Were they declared by a competent authority?

Grudem says that both wars were declared by the American President and Congress. Which is not the whole story – the Iraq war involved a number of different countries, whose declarations of war were made by their own government. Both wars pass this one – although given the cause of the Iraq war, a UN resolution should really have been part of the declaration process.

Was there comparative justice?

This one basically means “is it clear that your side was in the right and theirs in the wrong”. Grudem claims that the “great evil propagated by the Taliban in Afghanistan and Saddam Hussein in Iraq” makes this a clear pass. I don’t think that this one is quite as clear-cut as he makes out.

The war in Afghanistan was triggered because the Taliban refused to hand over Osama Bin Laden to the US. From what was reported in the media at the time, my understanding was that the US had given very little evidence that Bin Laden (or, indeed, Al Qaeda) were responsible for 9/11. If Bin Laden had been living in the UK, then based on the evidence that was public at the time, it is unlikely that there would have been enough evidence to extradite him. Yes, the Taliban was a particularly nasty regime, and were in cahoots with Al Qaeda, but it’s nowhere near as clear cut as Grudem seems to think.

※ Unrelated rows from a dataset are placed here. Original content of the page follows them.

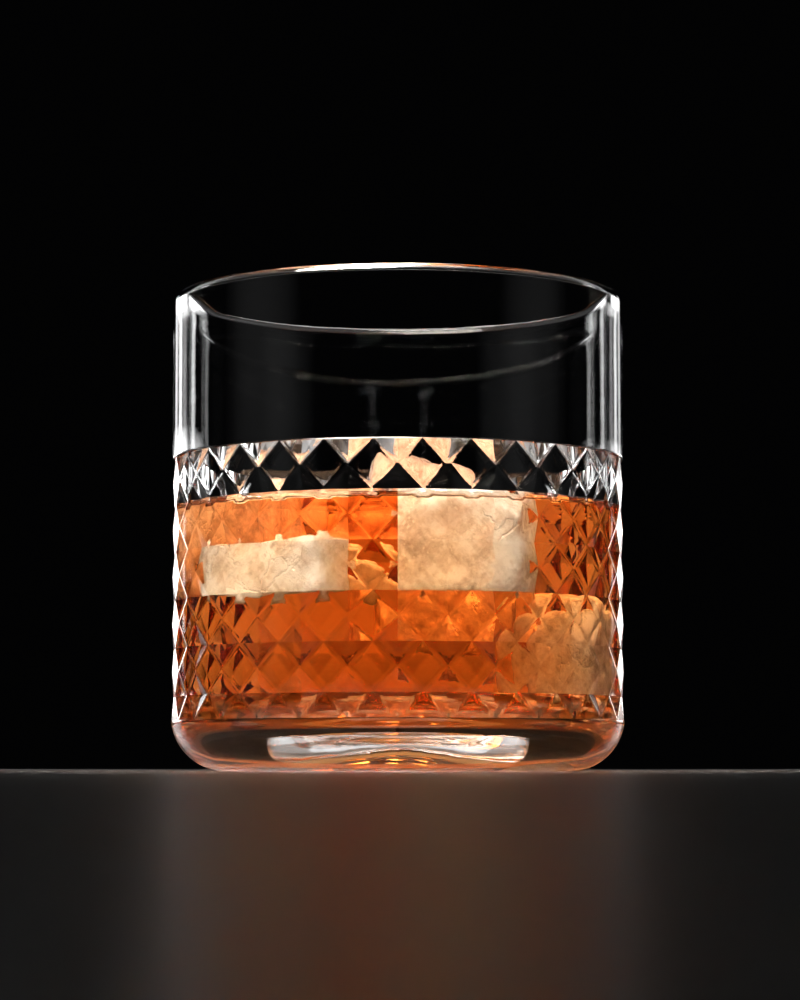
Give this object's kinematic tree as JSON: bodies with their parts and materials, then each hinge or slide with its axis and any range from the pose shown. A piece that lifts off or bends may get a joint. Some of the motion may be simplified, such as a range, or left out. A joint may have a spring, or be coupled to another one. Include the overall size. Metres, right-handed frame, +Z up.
{
  "type": "glass of whisky on the rocks",
  "caption": "Straight-sided tumbler with a band of cut diamonds, a thick rounded foot, whisky and melted ice cubes that stand out of it",
  "frame": {"origin": "on the table, under the middle of the glass", "axes": "+Z up the axis of the glass, +X to the right as seen from the front at -Y"},
  "size_m": [0.086, 0.086, 0.0905],
  "materials": {
    "glass": "polished clear glass",
    "whisky": "clear amber liquid",
    "ice": "wet ice with cloudy patches and cracks"
  },
  "bodies": {
    "root": {"glass": "glass", "whisky": "whisky", "ice_right": "ice", "ice_left": "ice", "ice_rear": "ice"}
  },
  "joints": []
}
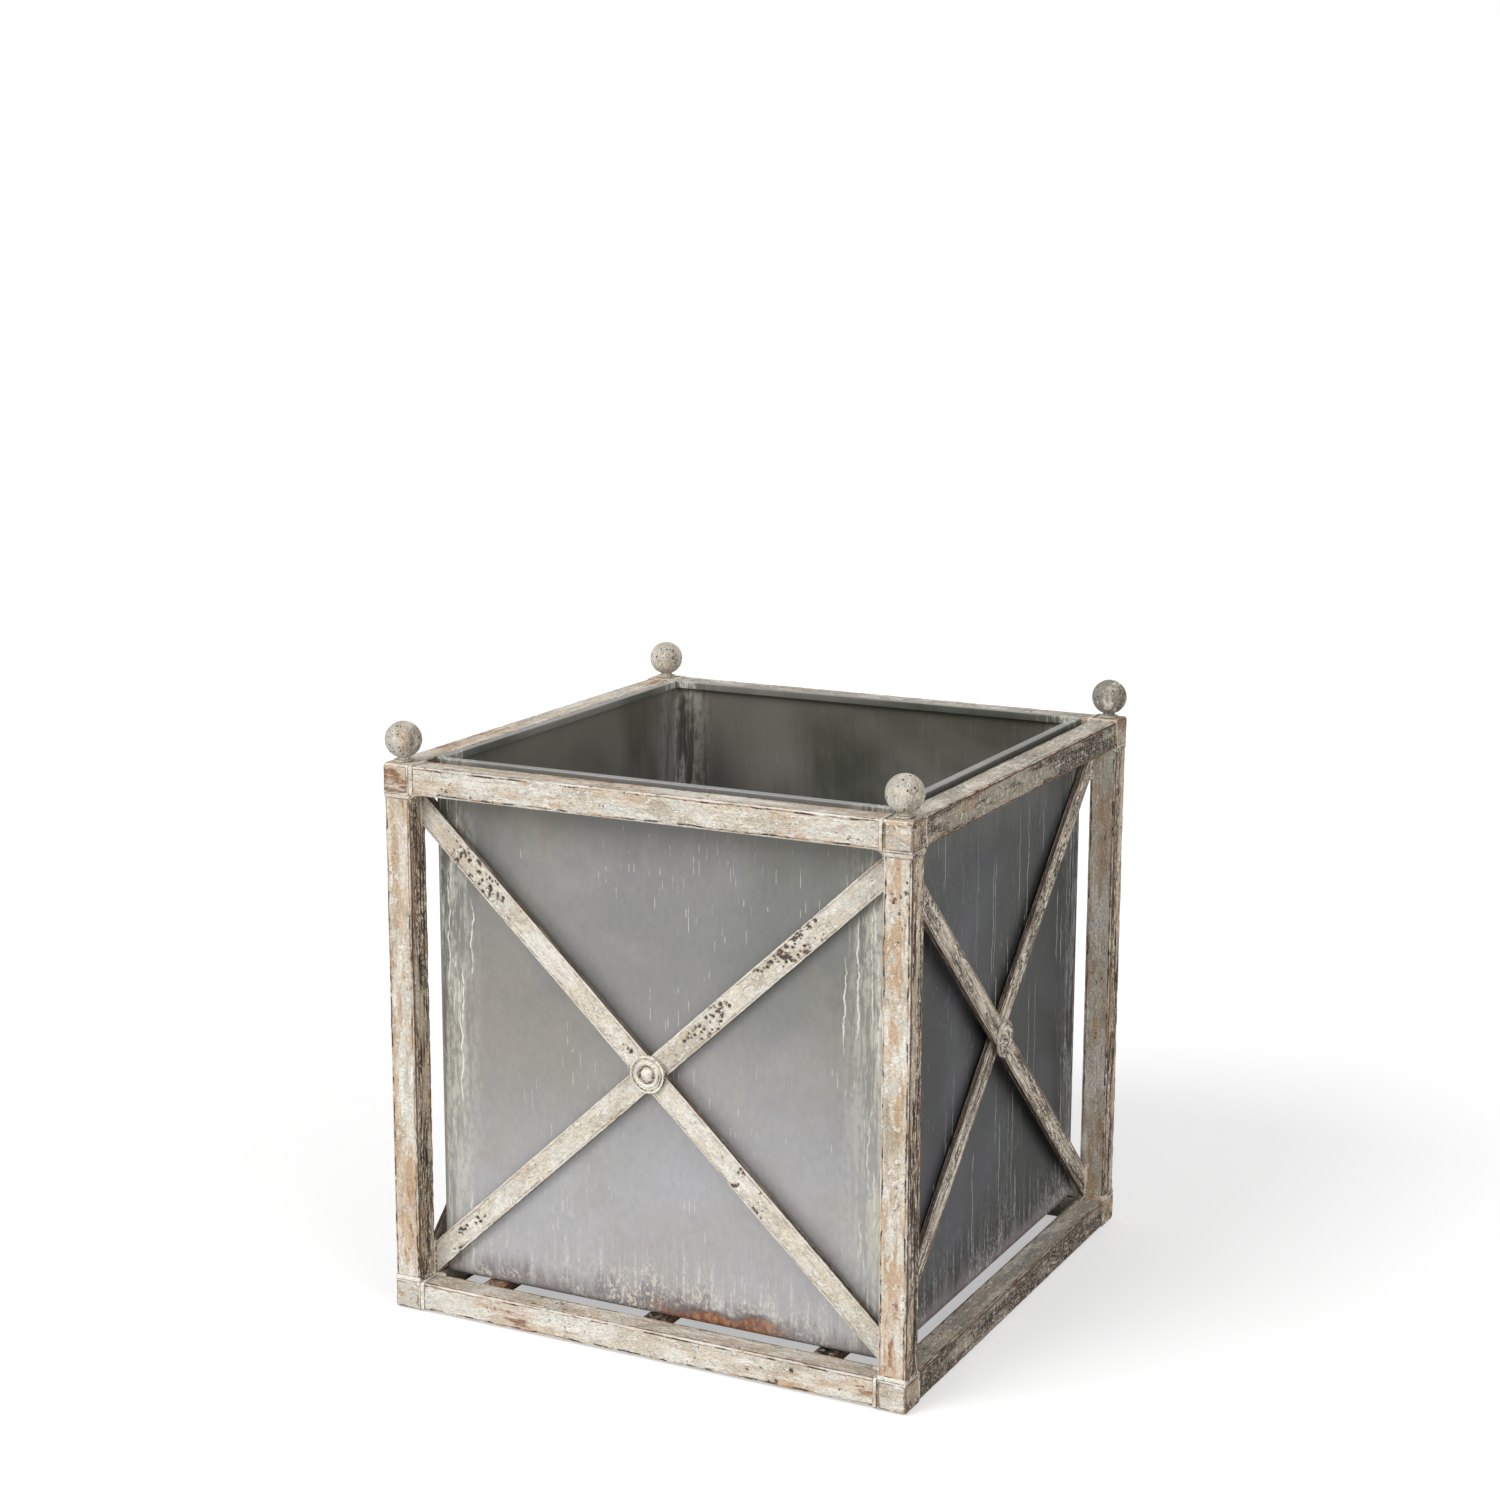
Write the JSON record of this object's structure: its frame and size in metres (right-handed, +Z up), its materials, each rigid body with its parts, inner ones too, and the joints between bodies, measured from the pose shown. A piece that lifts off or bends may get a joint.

In Iraq, the justification was that Saddam had broken United Nations sanctions and still possessed weapons of mass destruction. Given that it was not clear whether he did or not, the question of who was in the right is far more ambiguous.

Was war the last resort?

Grudem says that it was, because other negotiations and diplomacy had gone on for years without any significant change. In the case of Afghanistan, this is somewhat odd. The invasion happened less than a year after the event it was a response to. It’s not clear that all other options had been exhausted. In the case of Iraq, yes there were years of negotiations and diplomacy, but the UN weapons inspectors were very close to completing their report – declaring war before it was finished definitely seems premature.

Was there a great probability of success?

Grudem says there was. Whether he was right depends on precisely what the aim was. In Afghanistan, the probability of capturing or killing Bin Laden appears with hindsight to have been very low, though the probability of overthrowing the Taliban was relatively high. In Iraq, the probability of overthrowing Saddam’s regime was clearly very high. But given that nobody had thought about what to do next, the probability of any other goals were fairly low.

Was the proportionality of projected results in the US’s favour?

This one basically means “will the good of winning outweigh the harm of waging war?” Grudem says that it did, because Iraqi and Afghan terrorism was world-threatening, and because great good would come out of changing their governments. He claims that both nations have emerged as functioning democracies, and that oppressive regimes have been replaced with comparative freedom.

Grudem appears to be overstating the case here. Whilst both Iraq and Afghanistan are democracies, they may not be functioning democracies. In particular, there were serious problems with the 2009 Afghan elections – with widespread ballot stuffing, intimidation, and other electoral fraud (something in the region of a quarter of the votes were thrown out due to fraud). And there are definitely parts of Iraqi society who are less free and less secure than they were – Christians in particular.

Were the wars carried out in the right spirit?

Grudem says that the two wars were carried out with regret that the war was necessary, but but a determination to bring it to a successful conclusion. Whilst there are plenty of people who would dispute that, it’s reasonable to give the benefit of the doubt on this one.


Whilst both wars pass at least some of the Just War criteria, Grudem seems to be stretching when he says that they both pass all of them. Afghanistan seems to me to have rather more points in favour of it being (at least to start with) a Just War. Either way, this demonstrates that defining what is and isn’t a Just War is an incredibly difficult thing to do. Even World War Two has points where the case is weak (the bombings of Dresden, Hiroshima, and Nagasaki were all rather disproportionate).